So far, you have learnt about the various principles of model selection and feature engineering techniques. Now, let’s consolidate all your learnings so far and build a machine learning model using the various techniques for model evaluation, feature selection and hyperparameter tuning techniques to choose the best model that produces the best prediction results for our business problem.
Before going into the actual model building exercise, let’s understand the broad level project pipeline on how you should approach a given business problem. The project pipeline can be briefly summarized in the following five steps:
- Data Understanding: Here, you need to load the data and understand the features present in it.
- Exploratory data analytics (EDA): Normally, in this step, you need to perform univariate and bivariate analyses to check the data distribution, missing values or any outliers present in the data followed by feature transformations, if necessary. You need to check if there is any skewness in the data and try to mitigate it, as it might cause problems during the model-building phase. Can you think why skewness can be an issue while modelling? Well, some of the data points in a skewed distribution towards the tail may act as outliers for the machine learning models which are sensitive to outliers and hence that may cause a problem.
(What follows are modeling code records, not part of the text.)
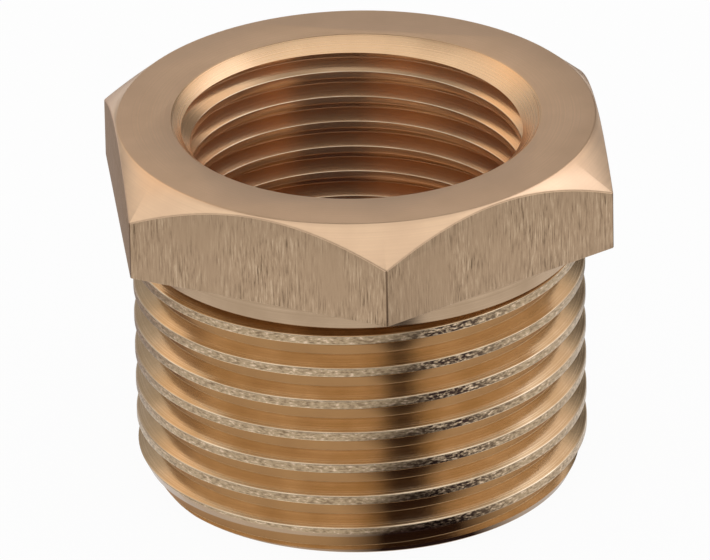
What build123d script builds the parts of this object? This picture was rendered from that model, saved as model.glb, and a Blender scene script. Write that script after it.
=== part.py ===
from build123d import *
from build123d.topology import SkipClean
import math
import os

# Hex bushing, 1 inch male by 3/4 inch female pipe thread, turned from brass hexagon bar.
# Millimetres. The part stands on the end of its male thread: Z is its axis, the end face is z = 0,
# and one corner of the hexagon points along -Y.

# ---- driving dimensions ----
# hexagon head
across_flats = 35.0
head_height = 6.95
top_ring_radius = 17.35  # outer edge of the flat top ring, where the corner chamfer begins
corner_chamfer_angle = 41.0  # fall of the corner chamfer below the top ring, in degrees

# shank
shank_length = 20.65
collar_length = 1.95  # plain length between the thread and the head

# male thread
male_crest_radius = 16.475
male_pitch = 2.6  # from crest to crest
male_depth = 1.175  # down to the flat that stands for the rounded root
male_land = 0.66  # width of the flat crest
end_face_radius = 15.5  # outer edge of the end face, where the lead-in chamfer begins
lead_in_height = 2.0
groove_exit_angle = -57.5  # where the groove's lower flank meets the end face, from -Y towards +X

# female thread, left at the crest wall that the tap leaves
female_crest_radius = 12.06
female_thread_depth = 16.0  # from the top ring to the step
countersink_radius = 13.4
countersink_angle = 45.0

# bore below the female thread
through_bore_radius = 11.6
step_angle = 45.0  # slope of the step between the thread and the through bore
exit_chamfer = 0.7

# both threads have the 55 degree form
flank_angle = 27.5

# the thread is cut in equal sectors, so that each stretch of crest is one patch of the cylinder
sectors = 6

# ---- sizes that follow ----
overall_height = shank_length + head_height
thread_top = shank_length - collar_length
male_root_radius = male_crest_radius - male_depth
flank_slope = math.tan(math.radians(flank_angle))
groove_root_width = male_pitch - male_land - 2 * male_depth * flank_slope
countersink_depth = (countersink_radius - female_crest_radius) / math.tan(math.radians(countersink_angle))
step_depth = (female_crest_radius - through_bore_radius) / math.tan(math.radians(step_angle))
corner_radius = across_flats / math.sqrt(3)

# lengths by which the cutting shapes run past what they cut
overrun = 0.3
sector_overrun = 8.0  # degrees
stock_inner_radius = 0.5 * through_bore_radius
stock_below = male_pitch


def groove_width(radius):
    """Width of the thread groove at a radius, between its two flanks."""
    return groove_root_width + 2 * (radius - male_root_radius) * flank_slope


def turned(*points):
    """A solid of revolution about Z, from the (radius, height) corners of its section."""
    return revolve(Plane.XZ * make_face(Polyline(*points, close=True)), Axis.Z)


def groove_stretch():
    """One sector's length of the male groove, right-handed, its middle on +X at z = 0."""
    turns = (1 / sectors) + 2 * sector_overrun / 360
    outer_radius = male_crest_radius + overrun
    half_root = groove_width(male_root_radius) / 2
    half_mouth = groove_width(outer_radius) / 2
    section = Polyline(
        (male_root_radius, -half_root),
        (outer_radius, -half_mouth),
        (outer_radius, half_mouth),
        (male_root_radius, half_root),
        close=True,
    )
    path = Helix(pitch=male_pitch, height=turns * male_pitch, radius=male_crest_radius)
    groove = sweep(Plane.XZ * make_face(section), path=path, is_frenet=True)
    return Pos(0, 0, -turns * male_pitch / 2) * Rot(0, 0, -180 * turns) * groove


def thread_sector(index, groove):
    """The sector of the threaded shank whose middle lies at index sectors on from +X."""
    sweep_angle = 360 / sectors
    stock = Rot(0, 0, -sweep_angle / 2) * revolve(
        Plane.XZ
        * make_face(
            Polyline(
                (stock_inner_radius, -stock_below),
                (male_crest_radius, -stock_below),
                (male_crest_radius, thread_top),
                (stock_inner_radius, thread_top),
                close=True,
            )
        ),
        Axis.Z,
        sweep_angle,
    )
    # height of the groove's middle at this sector's middle, one turn of which passes the end face
    exit_middle = groove_width(end_face_radius) / 2
    turned_by = index * sweep_angle - (groove_exit_angle - 90)
    height = exit_middle + male_pitch * ((turned_by / 360) % 1) - 2 * male_pitch
    while height < thread_top + male_pitch:
        stock -= Pos(0, 0, height) * groove
        height += male_pitch
    return Rot(0, 0, index * sweep_angle) * stock


def threaded_shank():
    """The shank below the collar, with the male groove cut into it."""
    groove = groove_stretch()
    shank = thread_sector(0, groove)
    for index in range(1, sectors):
        shank += thread_sector(index, groove)
    return shank


def head_and_collar():
    """The hexagon with its turned corner chamfer, and the plain collar under it."""
    hexagon = Pos(0, 0, shank_length) * extrude(
        RegularPolygon(radius=corner_radius, side_count=6, rotation=90), head_height
    )
    reach = corner_radius + overrun
    reach_fall = (reach - top_ring_radius) * math.tan(math.radians(corner_chamfer_angle))
    turned_envelope = turned(
        (0, shank_length),
        (reach, shank_length),
        (reach, overall_height - reach_fall),
        (top_ring_radius, overall_height),
        (0, overall_height),
    )
    collar = turned(
        (0, thread_top),
        (male_crest_radius, thread_top),
        (male_crest_radius, shank_length),
        (0, shank_length),
    )
    return (hexagon & turned_envelope) + collar


def bore():
    """What is bored out: countersink, female thread wall, step, through bore and exit chamfer."""
    thread_end = overall_height - female_thread_depth
    mouth_radius = countersink_radius + overrun * math.tan(math.radians(countersink_angle))
    exit_radius = through_bore_radius + exit_chamfer
    return turned(
        (0, overall_height + overrun),
        (mouth_radius, overall_height + overrun),
        (female_crest_radius, overall_height - countersink_depth),
        (female_crest_radius, thread_end),
        (through_bore_radius, thread_end - step_depth),
        (through_bore_radius, exit_chamfer),
        (exit_radius, 0),
        (exit_radius, -stock_below - overrun),
        (0, -stock_below - overrun),
    )


def end_facing():
    """What is turned away at the thread's end: the stock below z = 0 and the lead-in chamfer."""
    reach = male_crest_radius + overrun
    lead_in_slope = lead_in_height / (male_crest_radius - end_face_radius)
    return turned(
        (stock_inner_radius - overrun, 0),
        (end_face_radius, 0),
        (reach, (reach - end_face_radius) * lead_in_slope),
        (reach, -stock_below - overrun),
        (stock_inner_radius - overrun, -stock_below - overrun),
    )


def bushing_body():
    """The whole bushing. Joined without merging faces, which keeps the crest in its patches."""
    with SkipClean():
        body = threaded_shank() + head_and_collar()
        body -= end_facing()
        body -= bore()
    return body


os.makedirs("parts", exist_ok=True)
body = bushing_body()
export_step(body, "parts/bushing_body.step")
print("volume", round(body.volume, 1))
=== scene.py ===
"""Hex bushing, turned from brass hexagon bar: its finished mesh, its finishes and its studio.

Lengths are in metres, in the part's own frame: Z is the axis and z = 0 the threaded end face.
"""

import math

import bpy
from mathutils import Matrix, Vector


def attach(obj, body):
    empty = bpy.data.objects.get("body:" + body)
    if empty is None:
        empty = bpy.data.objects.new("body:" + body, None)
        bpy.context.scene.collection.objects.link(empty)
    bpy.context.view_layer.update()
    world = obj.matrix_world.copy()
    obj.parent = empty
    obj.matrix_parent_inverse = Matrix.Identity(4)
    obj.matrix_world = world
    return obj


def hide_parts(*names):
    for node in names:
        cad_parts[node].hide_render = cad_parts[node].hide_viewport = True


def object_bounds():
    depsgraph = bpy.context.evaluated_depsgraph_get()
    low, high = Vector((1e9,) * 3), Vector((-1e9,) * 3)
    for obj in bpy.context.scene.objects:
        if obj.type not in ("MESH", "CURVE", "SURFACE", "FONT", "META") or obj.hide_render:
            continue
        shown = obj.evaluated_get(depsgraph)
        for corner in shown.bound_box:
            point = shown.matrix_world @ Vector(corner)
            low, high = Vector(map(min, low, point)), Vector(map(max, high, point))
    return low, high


bl_info = {
    "name": "Hex bushing",
    "version": (1, 0, 0),
    "blender": (4, 5, 0),
    "location": "3D View > Sidebar > Bushing",
    "description": "A turned brass hex bushing with its threads, finishes and studio",
    "category": "Object",
}

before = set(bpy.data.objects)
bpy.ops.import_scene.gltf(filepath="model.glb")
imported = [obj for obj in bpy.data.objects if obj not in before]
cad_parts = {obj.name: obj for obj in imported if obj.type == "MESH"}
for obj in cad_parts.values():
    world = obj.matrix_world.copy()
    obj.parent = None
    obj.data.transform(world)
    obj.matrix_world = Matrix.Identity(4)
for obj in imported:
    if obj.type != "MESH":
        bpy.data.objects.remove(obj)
cad_low, cad_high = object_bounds()

BODY_NODE = "bushing_body"
MM = 0.001
STEPS_ROUND = 144  # around one turn
ROUNDING_STEPS = 4  # across a rounded thread edge
MERGE_DISTANCE = 1e-7  # welds what one sweep leaves double
SLIVER_LENGTH = 1e-6  # shorter edges are closed up once the piece is whole
SPARE_TURNS = 4  # turns of a screw beyond the length it threads, shared by its two ends
OVERRUN = 0.3 * MM  # by which an envelope reaches past what it turns
BORE_OVERRUN = 0.5 * MM  # by which the bore tool reaches past the part's ends
SHARP_ANGLE = math.radians(30)  # an edge that turns by more than this is sharp

# how deep the tool marks are
FAINT_MARKS = 0.002 * MM
FINE_MARKS = 0.004 * MM
COARSE_MARKS = 0.006 * MM
DEEP_MARKS = 0.03 * MM

# slack and normals that tell the zones of the surface apart
NEAR = 0.03 * MM
FLAT_DIRECTIONS = (0, math.pi / 3, 2 * math.pi / 3)
FACING_FLAT = 0.985  # along one of the flat directions
LEVEL = 0.9  # the z of a level face's normal, up or down
UPRIGHT = 0.2  # the most z of an upright face's normal
ROOT_UPRIGHT = 0.3
COUNTERSINK_UP = 0.6
FLANK_UP = 0.86  # a thread flank faces up by more than this

# where the studio's cards stand
CARD_DISTANCE = 0.6
PART_MIDDLE = 0.014


# ---- sizes and colours that a user would change ----


def length(name, description, default):
    """A length property in metres."""
    return bpy.props.FloatProperty(
        name=name,
        description=description,
        default=default,
        unit="LENGTH",
        subtype="DISTANCE",
        precision=5,
    )


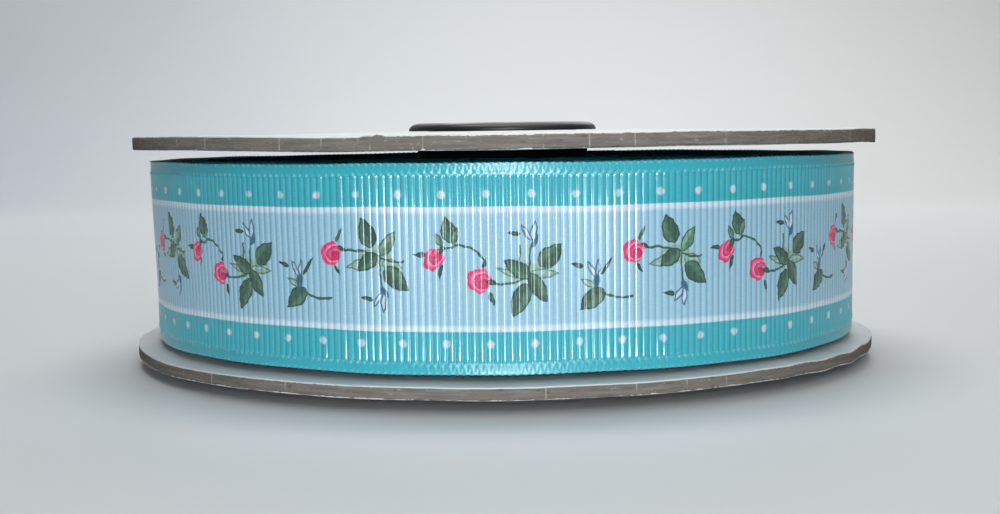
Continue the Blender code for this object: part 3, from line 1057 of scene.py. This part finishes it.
def make_ribbon():
    """The outermost turn and its free end, cut where the end begins to lift. Returns the end's angle."""
    hinge = math.atan2(HINGE[1], HINGE[0]) + math.tau
    tail = node_points("ribbon_tail")
    tip = tail[tail[:, 0].argmin()]
    tail_end = hinge + (math.atan2(tip[1], tip[0]) - hinge) % math.tau
    wrap = ribbon_strip("ribbon_wrap", TURN_START - TUCK, hinge - BEND_REACH)
    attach(wrap, "hub")
    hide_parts("ribbon_outer_turn")

    end = ribbon_strip("ribbon_free_end", hinge - BEND_REACH, tail_end, curl=TAIL_CURL)
    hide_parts("ribbon_tail")
    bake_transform(end)
    return tail_end


def make_tape(tail_end):
    """The clear tape that holds the free end down, saw-cut at both ends."""
    low, high = node_box("tail_tape")
    points = node_points("tail_tape")
    angle = np.arctan2(points[:, 1], points[:, 0]) % math.tau + math.tau
    start, end = angle.min(), angle.max()
    columns, rows = 97, 61
    up = np.linspace(low.z, high.z, rows)
    tooth = TOOTH_DEPTH * np.abs(2 * ((up / TOOTH_PITCH) % 1.0) - 1)
    share = np.linspace(0.0, 1.0, columns)
    a, u = np.meshgrid(share, up, indexing="ij")
    bite = np.broadcast_to(tooth, a.shape) / turn_radius(end)
    turn = start + bite + (end - start - 2 * bite) * a
    on_tail = turn_radius(turn) + CLOTH_THICKNESS / 2 + TAPE_STANDOFF + TAIL_CURL
    on_wrap = turn_radius(turn - math.tau) + CLOTH_THICKNESS / 2 + TAPE_STANDOFF
    step = smooth(turn, tail_end + math.radians(0.2), tail_end + math.radians(2.6))
    reach = on_tail + (on_wrap - on_tail) * step
    reach = reach + 0.02 * MM * np.sin(u / (1.7 * MM)) * np.sin(turn * 60)
    lift = mouth_lean(turn, u - RIBBON_LOW)
    shell = []
    for film in (0.0, TAPE_FILM):
        r = reach + lift + film
        shell.append(np.stack([r * np.cos(turn), r * np.sin(turn), u], axis=-1).reshape(-1, 3))
    count = columns * rows
    inside = grid_faces(columns, rows)
    faces = [face[::-1] for face in inside] + [tuple(i + count for i in face) for face in inside]
    rim = [i * rows for i in range(columns)]
    rim += [(columns - 1) * rows + j for j in range(1, rows)]
    rim += [i * rows + rows - 1 for i in range(columns - 2, -1, -1)]
    rim += [j for j in range(rows - 2, 0, -1)]
    for here, after in zip(rim, rim[1:] + rim[:1]):
        faces.append((here, after, after + count, here + count))
    tape = new_object("end_tape", np.concatenate(shell), faces, TAPE)
    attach(tape, "ribbon_end")
    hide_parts("tail_tape")


# ------------------------------------------------------------------ hub ----

def make_drum():
    """The moulded tube, drawn to meet the dished boards."""
    reach = node_radii("core_drum")
    inner, outer = reach.min(), reach.max()
    low, high = node_box("core_drum")
    bottom, top = low.z - BOARD_DISH * 0.9, high.z + BOARD_DISH * 0.9
    soft = 0.15 * MM
    profile = [(inner, top - soft), (inner, bottom + soft), (inner + soft, bottom), (outer - soft, bottom)]
    profile += [(outer, bottom + soft), (outer, top - soft), (outer - soft, top), (inner + soft, top)]
    drum = turned("moulded_drum", profile[::-1], 192, PLASTIC)
    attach(drum, "hub")
    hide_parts("core_drum")


def cut_away(piece, cutters):
    """Cuts the boxes, given as (centre, size, turn), out of a piece."""
    ends = (-0.5, 0.5)
    faces = [(0, 1, 3, 2), (4, 6, 7, 5), (0, 4, 5, 1), (2, 3, 7, 6), (0, 2, 6, 4), (1, 5, 7, 3)]
    for centre, size, turn in cutters:
        corners = [Vector((x * size[0], y * size[1], z * size[2])) for x in ends for y in ends for z in ends]
        spin = Matrix.Rotation(turn, 3, "Z")
        box = new_object("cutter", [spin @ corner + Vector(centre) for corner in corners], faces)
        cut = piece.modifiers.new("slit", "BOOLEAN")
        cut.object = box
        cut.solver = "EXACT"
        graph = bpy.context.evaluated_depsgraph_get()
        mesh = bpy.data.meshes.new_from_object(piece.evaluated_get(graph))
        piece.modifiers.clear()
        old, piece.data = piece.data, mesh
        bpy.data.meshes.remove(old)
        bpy.data.objects.remove(box)


def make_cap(node, side):
    """A hub cap: a low rim with a long soft edge, and a slit sleeve with a snap barb."""
    reach = node_radii(node)
    low, high = node_box(node)
    face = high.z if side > 0 else low.z
    depth = side * (face - node_points(node)[:, 2])
    bore, rim, tip = reach.min(), reach.max(), depth.max()
    thick = depth[reach > rim - 1 * MM].max()
    sleeve = bore + SLEEVE_WALL
    profile = [(bore, tip), (sleeve, tip), (sleeve + BARB_PROUD, tip - BARB_HEIGHT * 0.7)]
    profile += [(sleeve + BARB_PROUD, tip - BARB_HEIGHT), (sleeve, tip - BARB_HEIGHT)]
    profile += [(sleeve, thick + 0.2 * MM), (sleeve + 0.2 * MM, thick), (rim - 0.12 * MM, thick)]
    edge = thick - 0.1 * MM
    for step in range(11):
        turn = math.pi / 2 * step / 10
        profile.append((rim - EDGE_RUN * (1 - math.cos(turn)), edge * (1 - math.sin(turn))))
    profile += [(bore + 0.5 * MM, 0.0), (bore + 0.15 * MM, 0.08 * MM), (bore, 0.35 * MM)]
    placed = [(r, face - side * d) for r, d in profile]
    cap = turned(node + "_moulding", placed if side > 0 else placed[::-1], 256, PLASTIC)
    middle = (0.0, 0.0, face - side * (SLIT_START + tip / 2))
    bar = (4 * sleeve, SLIT_WIDTH, tip)
    cut_away(cap, [(middle, bar, math.radians(turn)) for turn in (45, 135)])
    cap.data.set_sharp_from_angle(angle=math.radians(40))
    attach(cap, "hub")
    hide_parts(node)


def dress_cad():
    """The tape at the core keeps its CAD shape."""
    mesh = frame["nodes"]["core_tape"].data
    mesh.materials.clear()
    mesh.materials.append(TAPE)


# ---------------------------------------------------------------- stage ----

def make_stage():
    """A pale floor that sweeps up into a backdrop, with painted light falloff across it. It throws little
    light back onto the object.
    """
    bend, back, half = 0.3, 0.45, 2.0
    level = -0.05 * MM
    run = [(-1.2, level), (0.0, level), (back, level)]
    run += [
        (back + bend * math.sin(turn), level + bend - bend * math.cos(turn))
        for turn in (math.radians(5 * step) for step in range(1, 19))
    ]
    run.append((back + bend, 1.8))
    points = [(x, y, z) for y, z in run for x in (-half, half)]
    faces = [(2 * i, 2 * i + 1, 2 * i + 3, 2 * i + 2) for i in range(len(run) - 1)]
    made, g = new_material("pale_sweep")
    place = object_place(g)
    x, _, _ = g.separate(place)
    cloud = g.noise(place, 3.0, 2.0, 0.5)
    # Painted light falloff: the sweep is darker and bluer to the left and lighter to the right.
    tone = g.mix(g.ramp(x, -0.45, 0.45), srgb(196, 202, 208), srgb(216, 217, 214))
    tone = g.mix(g.ramp(cloud, 0.4, 0.7, 0.0, 0.4), tone, srgb(222, 225, 226))
    path = g.node("ShaderNodeLightPath")
    shown = g.math("MAXIMUM", path.outputs["Is Camera Ray"], path.outputs["Is Glossy Ray"])
    g.look("Base Color", g.mix(shown, srgb(92, 94, 97), tone))
    g.look("Roughness", g.ramp(cloud, 0.3, 0.7, 0.55, 0.65))
    g.look("Specular IOR Level", 0.1)
    sweep = new_object("floor_and_backdrop", points, faces, made)


def make_camera():
    data = bpy.data.cameras.new("camera")
    data.lens = LENS
    data.sensor_width = 36.0
    data.clip_start = 0.01
    camera = bpy.data.objects.new("camera", data)
    bpy.context.scene.collection.objects.link(camera)
    camera.location = (CAMERA_ASIDE, -CAMERA_BACK, RIBBON_LOW + CAMERA_ABOVE_RIBBON)
    look_down = Matrix.Rotation(math.radians(90 - LOOK_DOWN), 4, "X")
    look_aside = Matrix.Rotation(math.radians(LOOK_ASIDE), 4, "Z")
    roll = Matrix.Rotation(math.radians(CAMERA_ROLL), 4, "Z")
    camera.matrix_world = Matrix.Translation(camera.location) @ look_aside @ look_down @ roll
    bpy.context.scene.camera = camera


def area_light(name, location, target, size, power, colour=(1.0, 1.0, 1.0), spread=180):
    """A soft lamp, whose grid keeps its light within spread, in degrees."""
    data = bpy.data.lights.new(name, "AREA")
    data.shape = "RECTANGLE"
    data.size, data.size_y = size
    data.energy = power
    data.color = colour
    data.spread = math.radians(spread)
    light = bpy.data.objects.new(name, data)
    light.location = location
    light.rotation_euler = (Vector(target) - Vector(location)).to_track_quat("-Z", "Y").to_euler()
    light.visible_camera = False
    bpy.context.scene.collection.objects.link(light)


def make_lights():
    centre = (0.0, 0.0, 0.017)
    area_light("camera_side", (-0.01, -0.5, 0.08), centre, (0.05, 0.12), 0.053, (0.93, 0.98, 1.0), 30)
    area_light("key", (0.1, -0.5, 0.3), centre, (0.25, 0.2), 0.07, (0.97, 0.99, 1.0), 40)
    area_light("ceiling", (0.0, 0.1, 0.9), centre, (0.6, 0.6), 2.8)
    area_light("backdrop_wash", (0.0, 0.2, 0.8), (0.0, 0.75, 0.25), (0.8, 0.3), 3.9)
    area_light("back_fill", (0.05, 0.6, 0.4), centre, (0.4, 0.3), 1.1)
    world = bpy.data.worlds.new("room")
    bpy.context.scene.world = world
    world.use_nodes = True
    g = Graph(world.node_tree)
    background = world.node_tree.nodes["Background"]
    background.inputs["Color"].default_value = (0.8, 0.86, 0.92, 1.0)
    shown = g.node("ShaderNodeLightPath").outputs["Is Camera Ray"]
    g.feed(background.inputs["Strength"], g.math("MULTIPLY_ADD", shown, 0.62, 0.1))


dress_cad()
make_boards()
make_roll()
make_drum()
make_cap("upper_hub_cap", 1)
make_cap("lower_hub_cap", -1)
make_tape(make_ribbon())
make_stage()
make_camera()
make_lights()
bpy.context.scene.view_settings.view_transform = "Standard"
Also, if the values of any independent feature are skewed, depending on the model, skewness may affect model assumptions or may impair the interpretation of feature importance.
- Train/Test Split: Now you are familiar with the train/test split, which you can perform in order to check the performance of your models with unseen data. Here, for validation, you can use the k-fold cross-validation method. You need to choose an appropriate k value so that the minority class is correctly represented in the test folds.
- Feature Engineering: This helps you in extracting hidden insights and the underlying structure of data by modifying, combining, extracting or selecting features that are less prone to overfitting. This would help you choose the features that you will be using to train your model.
- Model-Building and Hyperparameter Tuning: This is the final step at which you can try different models and fine-tune their hyperparameters until you get the desired level of performance using model evaluation techniques.